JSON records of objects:

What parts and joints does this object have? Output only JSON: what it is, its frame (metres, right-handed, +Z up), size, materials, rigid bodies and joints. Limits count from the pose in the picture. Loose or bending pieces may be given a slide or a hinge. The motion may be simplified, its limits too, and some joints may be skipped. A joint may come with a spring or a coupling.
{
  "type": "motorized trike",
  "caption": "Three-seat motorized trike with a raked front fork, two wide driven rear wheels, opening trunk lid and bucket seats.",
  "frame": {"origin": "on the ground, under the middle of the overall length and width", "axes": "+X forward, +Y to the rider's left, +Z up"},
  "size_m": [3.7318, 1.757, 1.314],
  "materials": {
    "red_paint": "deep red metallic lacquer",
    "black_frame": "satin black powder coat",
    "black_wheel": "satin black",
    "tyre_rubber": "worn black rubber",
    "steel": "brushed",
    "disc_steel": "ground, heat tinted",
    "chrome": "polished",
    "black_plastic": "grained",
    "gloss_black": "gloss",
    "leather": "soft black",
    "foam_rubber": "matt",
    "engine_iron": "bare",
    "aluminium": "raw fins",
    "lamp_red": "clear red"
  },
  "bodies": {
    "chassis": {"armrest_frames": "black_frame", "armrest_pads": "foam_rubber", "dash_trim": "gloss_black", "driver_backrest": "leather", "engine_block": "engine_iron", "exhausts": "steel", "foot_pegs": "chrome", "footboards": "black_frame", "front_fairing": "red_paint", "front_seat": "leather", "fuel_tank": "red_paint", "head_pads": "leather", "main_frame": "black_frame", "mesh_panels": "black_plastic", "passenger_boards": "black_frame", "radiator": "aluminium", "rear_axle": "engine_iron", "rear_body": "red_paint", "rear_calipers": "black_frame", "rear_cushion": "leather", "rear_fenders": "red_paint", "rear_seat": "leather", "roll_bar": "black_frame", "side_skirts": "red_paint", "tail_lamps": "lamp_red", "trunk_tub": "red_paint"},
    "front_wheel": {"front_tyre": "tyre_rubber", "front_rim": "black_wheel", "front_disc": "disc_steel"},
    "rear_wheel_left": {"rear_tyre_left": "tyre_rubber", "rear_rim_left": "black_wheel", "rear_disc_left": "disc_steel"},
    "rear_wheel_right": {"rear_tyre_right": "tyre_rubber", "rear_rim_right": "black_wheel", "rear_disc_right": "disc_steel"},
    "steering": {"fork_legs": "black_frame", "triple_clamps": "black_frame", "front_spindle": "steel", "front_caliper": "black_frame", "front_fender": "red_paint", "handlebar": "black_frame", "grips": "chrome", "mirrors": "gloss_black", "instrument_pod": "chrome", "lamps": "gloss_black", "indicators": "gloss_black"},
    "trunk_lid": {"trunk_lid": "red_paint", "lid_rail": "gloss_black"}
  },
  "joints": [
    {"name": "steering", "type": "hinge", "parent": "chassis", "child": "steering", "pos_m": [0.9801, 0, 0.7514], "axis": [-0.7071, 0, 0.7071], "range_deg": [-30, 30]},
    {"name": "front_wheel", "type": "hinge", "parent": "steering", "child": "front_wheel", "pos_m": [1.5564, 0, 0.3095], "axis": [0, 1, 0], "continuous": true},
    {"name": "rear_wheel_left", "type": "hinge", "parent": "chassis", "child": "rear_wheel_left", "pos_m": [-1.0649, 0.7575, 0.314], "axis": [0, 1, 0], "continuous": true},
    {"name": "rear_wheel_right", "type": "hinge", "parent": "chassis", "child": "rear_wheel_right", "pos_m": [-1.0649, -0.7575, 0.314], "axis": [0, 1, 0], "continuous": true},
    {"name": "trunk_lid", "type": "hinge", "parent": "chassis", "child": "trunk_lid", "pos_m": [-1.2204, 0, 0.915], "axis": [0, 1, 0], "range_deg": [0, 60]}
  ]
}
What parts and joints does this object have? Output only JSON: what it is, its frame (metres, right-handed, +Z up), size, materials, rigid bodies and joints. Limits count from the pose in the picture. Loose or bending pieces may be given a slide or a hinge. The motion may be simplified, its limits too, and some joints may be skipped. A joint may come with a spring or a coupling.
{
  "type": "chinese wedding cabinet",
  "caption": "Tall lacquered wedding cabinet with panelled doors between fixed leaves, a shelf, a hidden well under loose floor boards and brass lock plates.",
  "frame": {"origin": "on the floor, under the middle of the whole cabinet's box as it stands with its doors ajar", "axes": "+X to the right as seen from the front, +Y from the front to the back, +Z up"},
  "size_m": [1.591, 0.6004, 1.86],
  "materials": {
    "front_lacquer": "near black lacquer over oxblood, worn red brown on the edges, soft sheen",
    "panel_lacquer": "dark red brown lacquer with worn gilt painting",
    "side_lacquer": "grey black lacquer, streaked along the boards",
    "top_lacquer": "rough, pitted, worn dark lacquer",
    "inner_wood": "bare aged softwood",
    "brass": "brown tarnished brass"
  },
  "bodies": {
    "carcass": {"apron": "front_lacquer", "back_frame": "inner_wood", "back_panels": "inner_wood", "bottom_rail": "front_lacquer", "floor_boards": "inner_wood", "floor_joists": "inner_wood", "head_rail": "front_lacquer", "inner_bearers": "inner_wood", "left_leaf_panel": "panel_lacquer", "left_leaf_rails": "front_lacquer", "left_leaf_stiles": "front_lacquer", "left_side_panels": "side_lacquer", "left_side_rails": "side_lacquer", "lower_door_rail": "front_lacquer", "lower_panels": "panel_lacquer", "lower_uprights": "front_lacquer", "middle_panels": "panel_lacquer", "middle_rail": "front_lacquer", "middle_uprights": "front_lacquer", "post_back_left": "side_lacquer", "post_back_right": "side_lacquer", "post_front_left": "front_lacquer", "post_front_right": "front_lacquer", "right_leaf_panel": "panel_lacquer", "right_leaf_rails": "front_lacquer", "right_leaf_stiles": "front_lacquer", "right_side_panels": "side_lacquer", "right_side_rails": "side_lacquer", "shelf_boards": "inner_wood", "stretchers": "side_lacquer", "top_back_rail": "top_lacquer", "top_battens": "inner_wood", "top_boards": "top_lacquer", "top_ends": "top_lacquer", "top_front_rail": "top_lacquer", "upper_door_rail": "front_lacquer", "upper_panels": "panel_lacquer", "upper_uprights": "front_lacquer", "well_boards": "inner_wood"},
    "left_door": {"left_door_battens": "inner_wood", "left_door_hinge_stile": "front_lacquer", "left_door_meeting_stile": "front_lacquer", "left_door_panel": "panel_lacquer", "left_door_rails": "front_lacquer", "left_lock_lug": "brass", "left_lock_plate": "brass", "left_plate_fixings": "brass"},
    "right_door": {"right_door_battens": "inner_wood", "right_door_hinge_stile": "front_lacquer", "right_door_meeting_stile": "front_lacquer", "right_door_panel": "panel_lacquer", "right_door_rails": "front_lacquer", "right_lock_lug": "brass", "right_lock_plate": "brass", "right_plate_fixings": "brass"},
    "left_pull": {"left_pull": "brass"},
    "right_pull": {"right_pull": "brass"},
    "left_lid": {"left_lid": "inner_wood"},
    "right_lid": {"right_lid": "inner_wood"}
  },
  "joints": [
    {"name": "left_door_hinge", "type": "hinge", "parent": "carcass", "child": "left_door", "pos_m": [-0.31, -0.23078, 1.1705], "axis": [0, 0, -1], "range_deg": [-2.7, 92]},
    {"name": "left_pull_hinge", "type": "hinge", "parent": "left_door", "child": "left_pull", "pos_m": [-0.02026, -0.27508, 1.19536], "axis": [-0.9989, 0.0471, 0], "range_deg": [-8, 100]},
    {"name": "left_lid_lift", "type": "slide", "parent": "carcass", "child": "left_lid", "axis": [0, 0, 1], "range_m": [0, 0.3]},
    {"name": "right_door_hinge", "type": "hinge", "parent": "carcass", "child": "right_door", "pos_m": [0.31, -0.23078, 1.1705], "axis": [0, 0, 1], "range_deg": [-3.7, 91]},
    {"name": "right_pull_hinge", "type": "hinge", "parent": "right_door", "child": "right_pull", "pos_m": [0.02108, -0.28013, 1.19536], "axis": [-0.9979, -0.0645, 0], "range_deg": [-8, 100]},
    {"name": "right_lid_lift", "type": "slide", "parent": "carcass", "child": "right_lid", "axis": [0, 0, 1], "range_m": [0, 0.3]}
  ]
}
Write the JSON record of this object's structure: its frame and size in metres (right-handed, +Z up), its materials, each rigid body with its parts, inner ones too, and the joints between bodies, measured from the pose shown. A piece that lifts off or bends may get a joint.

- **PROBLEM TO SOLVE**
Show every line in the entries where the string "between" occurs.

- **RESPONSE TO THIS EXERCISE**
  "caption": "Tall lacquered wedding cabinet with panelled doors between fixed leaves, a shelf, a hidden well under loose floor boards and brass lock plates.",
Write the JSON record of this object's structure: its frame and size in metres (right-handed, +Z up), its materials, each rigid body with its parts, inner ones too, and the joints between bodies, measured from the pose shown. A piece that lifts off or bends may get a joint.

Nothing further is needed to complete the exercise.